- _WORK INSTRUCTIONS_: Your task is to print all of the data word for word.
═══ PROVIDED DATA ═══
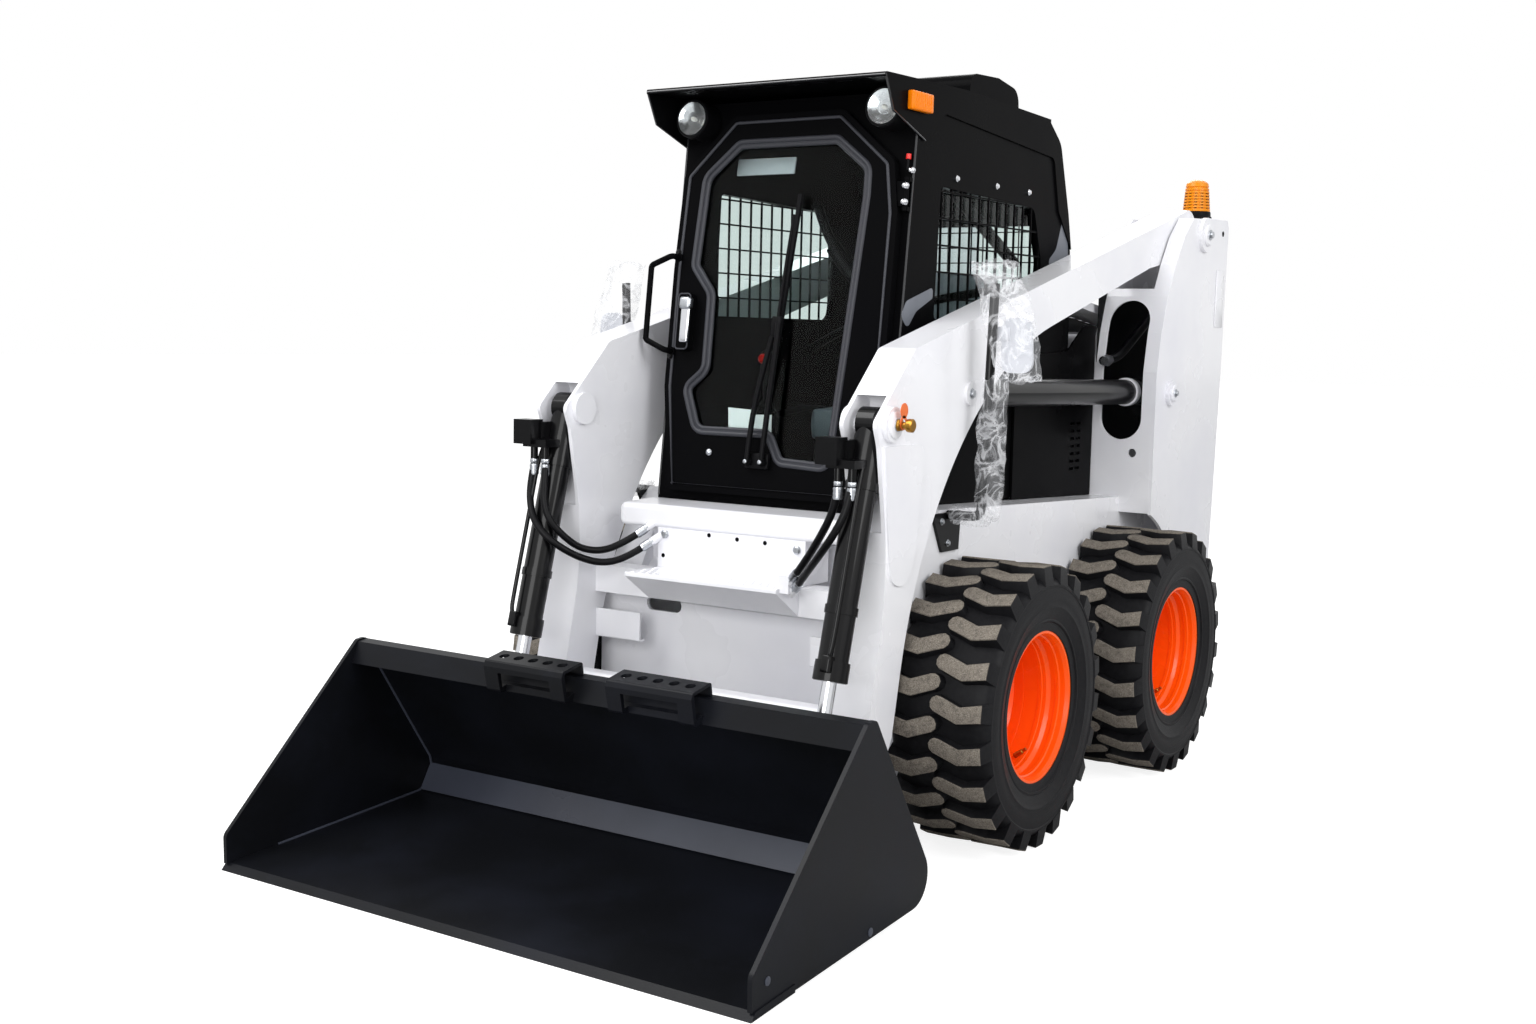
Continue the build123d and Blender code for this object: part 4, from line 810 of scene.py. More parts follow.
# ---------------------------------------------------------------- hoses
# x, station, height in metres of each hose's route, from its port to the crossmember
HOSE_ROUTES = {
    "hose_left_inner": [
        (0.4885, -0.610, 1.056), (0.478, -0.608, 0.999), (0.446, -0.600, 0.942), (0.400, -0.580, 0.884),
        (0.350, -0.553, 0.831), (0.304, -0.526, 0.789),
    ],
    "hose_left_outer": [
        (0.5305, -0.610, 1.056), (0.526, -0.622, 1.005), (0.508, -0.634, 0.955), (0.473, -0.630, 0.905),
        (0.425, -0.605, 0.858), (0.366, -0.563, 0.809), (0.309, -0.519, 0.762),
    ],
    "hose_right_outer": [
        (-0.5545, -0.610, 1.056), (-0.563, -0.616, 1.000), (-0.548, -0.636, 0.945), (-0.517, -0.655, 0.893),
        (-0.471, -0.651, 0.847), (-0.433, -0.615, 0.809), (-0.404, -0.565, 0.780), (-0.359, -0.519, 0.766),
        (-0.313, -0.469, 0.784), (-0.272, -0.421, 0.824),
    ],
    "hose_right_inner": [
        (-0.5125, -0.610, 1.056), (-0.504, -0.621, 1.004), (-0.494, -0.638, 0.949), (-0.475, -0.634, 0.893),
        (-0.444, -0.602, 0.844), (-0.420, -0.557, 0.808), (-0.380, -0.505, 0.799), (-0.338, -0.453, 0.824),
        (-0.298, -0.411, 0.862),
    ],
}


class LOADER_OT_hoses(bpy.types.Operator):
    """Four tilt hoses from the cylinders' ports to the crossmember"""

    bl_idname = "loader.hoses"
    bl_label = "Tilt hoses"

    def execute(self, context):
        diameter = context.scene.loader_sizes.hose_diameter
        for node, rows in HOSE_ROUTES.items():
            line = smooth_line(places(*rows), diameter / 2)
            line.name = node + "_rubber"
            line.data.materials.append(FINISH["hose"])
            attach(line, "lift_arms")
            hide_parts(node)
        return {"FINISHED"}


# ---------------------------------------------------------------- tyres and wheels
SIDES = {"left": 1, "right": -1}
AXLES = {"front": FRONT_AXLE, "rear": REAR_AXLE}
# distance from the tyre's middle plane, distance from the axle, from the bead over the shoulder to the crown
CASING = [
    (0.1306, 0.2178), (0.1322, 0.2178), (0.1338, 0.2196), (0.1345, 0.2300), (0.1352, 0.2420), (0.1398, 0.2450),
    (0.1402, 0.2490), (0.1388, 0.2520), (0.1462, 0.2740), (0.1492, 0.2860), (0.1504, 0.2880), (0.1504, 0.2915),
    (0.1496, 0.2935), (0.1513, 0.3080), (0.1514, 0.3240), (0.1500, 0.3380), (0.1496, 0.3440), (0.1512, 0.3462),
    (0.1512, 0.3512), (0.1490, 0.3545), (0.1420, 0.3630), (0.1300, 0.3690), (0.1000, 0.3745), (0.0500, 0.3790),
]
# distance of a lug's root and top from the axle
LUG_BASE = 0.350
LUG_TOP = 0.4062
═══
- _WRITTEN REPLY_:
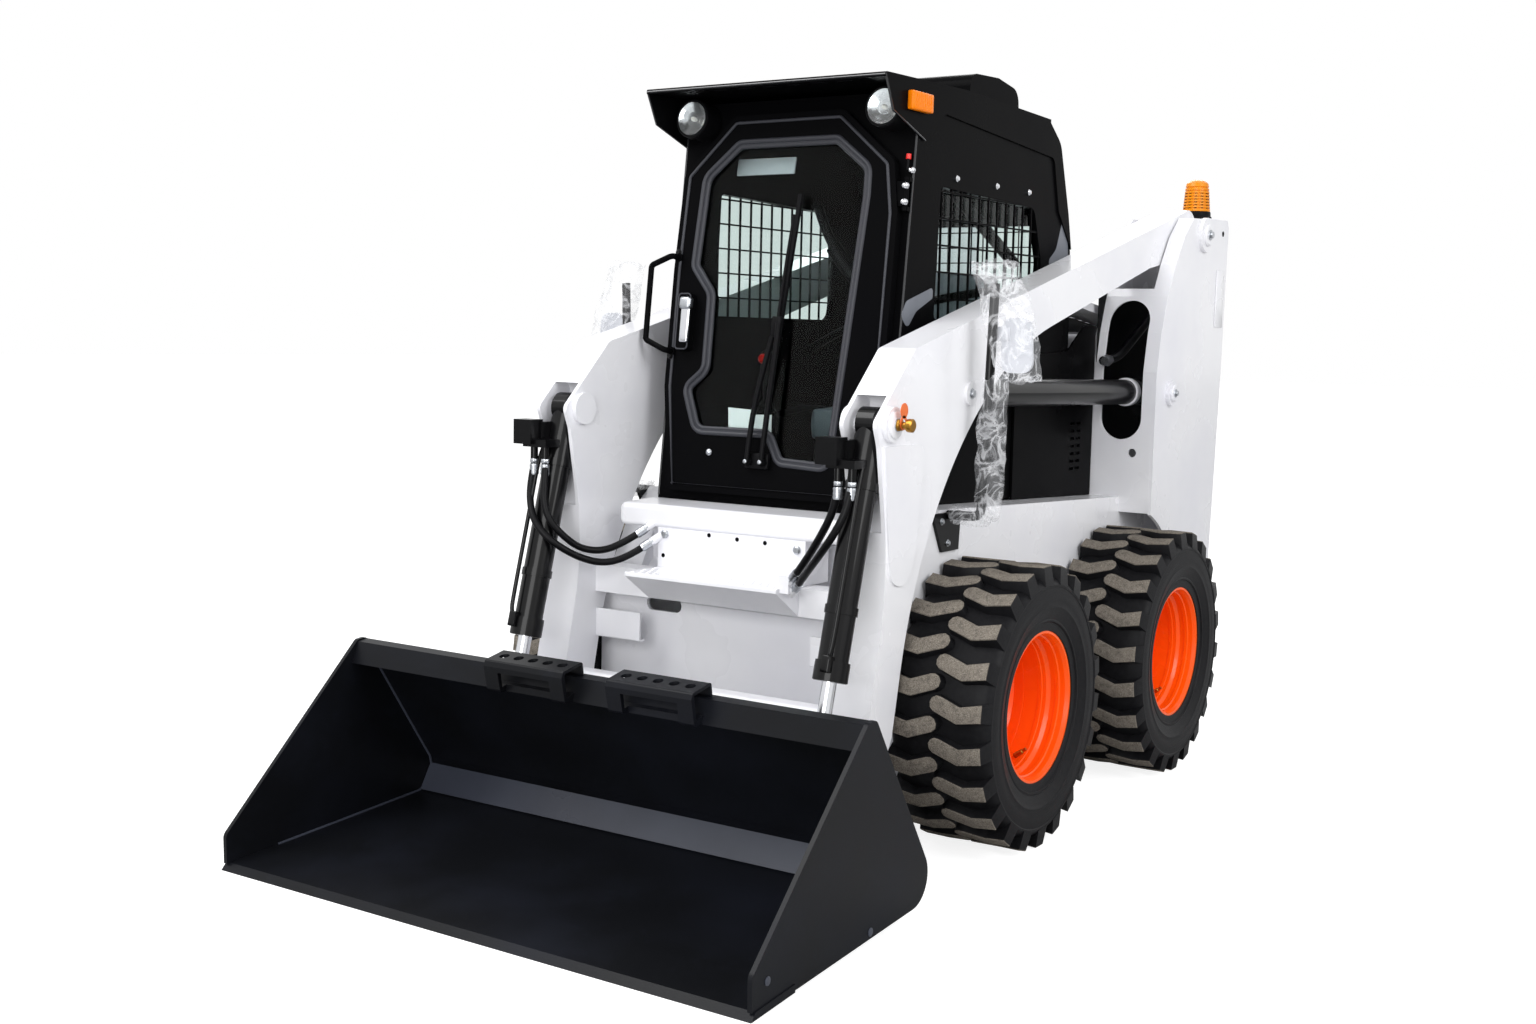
Continue the build123d and Blender code for this object: part 4, from line 810 of scene.py. More parts follow.
# ---------------------------------------------------------------- hoses
# x, station, height in metres of each hose's route, from its port to the crossmember
HOSE_ROUTES = {
    "hose_left_inner": [
        (0.4885, -0.610, 1.056), (0.478, -0.608, 0.999), (0.446, -0.600, 0.942), (0.400, -0.580, 0.884),
        (0.350, -0.553, 0.831), (0.304, -0.526, 0.789),
    ],
    "hose_left_outer": [
        (0.5305, -0.610, 1.056), (0.526, -0.622, 1.005), (0.508, -0.634, 0.955), (0.473, -0.630, 0.905),
        (0.425, -0.605, 0.858), (0.366, -0.563, 0.809), (0.309, -0.519, 0.762),
    ],
    "hose_right_outer": [
        (-0.5545, -0.610, 1.056), (-0.563, -0.616, 1.000), (-0.548, -0.636, 0.945), (-0.517, -0.655, 0.893),
        (-0.471, -0.651, 0.847), (-0.433, -0.615, 0.809), (-0.404, -0.565, 0.780), (-0.359, -0.519, 0.766),
        (-0.313, -0.469, 0.784), (-0.272, -0.421, 0.824),
    ],
    "hose_right_inner": [
        (-0.5125, -0.610, 1.056), (-0.504, -0.621, 1.004), (-0.494, -0.638, 0.949), (-0.475, -0.634, 0.893),
        (-0.444, -0.602, 0.844), (-0.420, -0.557, 0.808), (-0.380, -0.505, 0.799), (-0.338, -0.453, 0.824),
        (-0.298, -0.411, 0.862),
    ],
}


class LOADER_OT_hoses(bpy.types.Operator):
    """Four tilt hoses from the cylinders' ports to the crossmember"""

    bl_idname = "loader.hoses"
    bl_label = "Tilt hoses"

    def execute(self, context):
        diameter = context.scene.loader_sizes.hose_diameter
        for node, rows in HOSE_ROUTES.items():
            line = smooth_line(places(*rows), diameter / 2)
            line.name = node + "_rubber"
            line.data.materials.append(FINISH["hose"])
            attach(line, "lift_arms")
            hide_parts(node)
        return {"FINISHED"}


# ---------------------------------------------------------------- tyres and wheels
SIDES = {"left": 1, "right": -1}
AXLES = {"front": FRONT_AXLE, "rear": REAR_AXLE}
# distance from the tyre's middle plane, distance from the axle, from the bead over the shoulder to the crown
CASING = [
    (0.1306, 0.2178), (0.1322, 0.2178), (0.1338, 0.2196), (0.1345, 0.2300), (0.1352, 0.2420), (0.1398, 0.2450),
    (0.1402, 0.2490), (0.1388, 0.2520), (0.1462, 0.2740), (0.1492, 0.2860), (0.1504, 0.2880), (0.1504, 0.2915),
    (0.1496, 0.2935), (0.1513, 0.3080), (0.1514, 0.3240), (0.1500, 0.3380), (0.1496, 0.3440), (0.1512, 0.3462),
    (0.1512, 0.3512), (0.1490, 0.3545), (0.1420, 0.3630), (0.1300, 0.3690), (0.1000, 0.3745), (0.0500, 0.3790),
]
# distance of a lug's root and top from the axle
LUG_BASE = 0.350
LUG_TOP = 0.4062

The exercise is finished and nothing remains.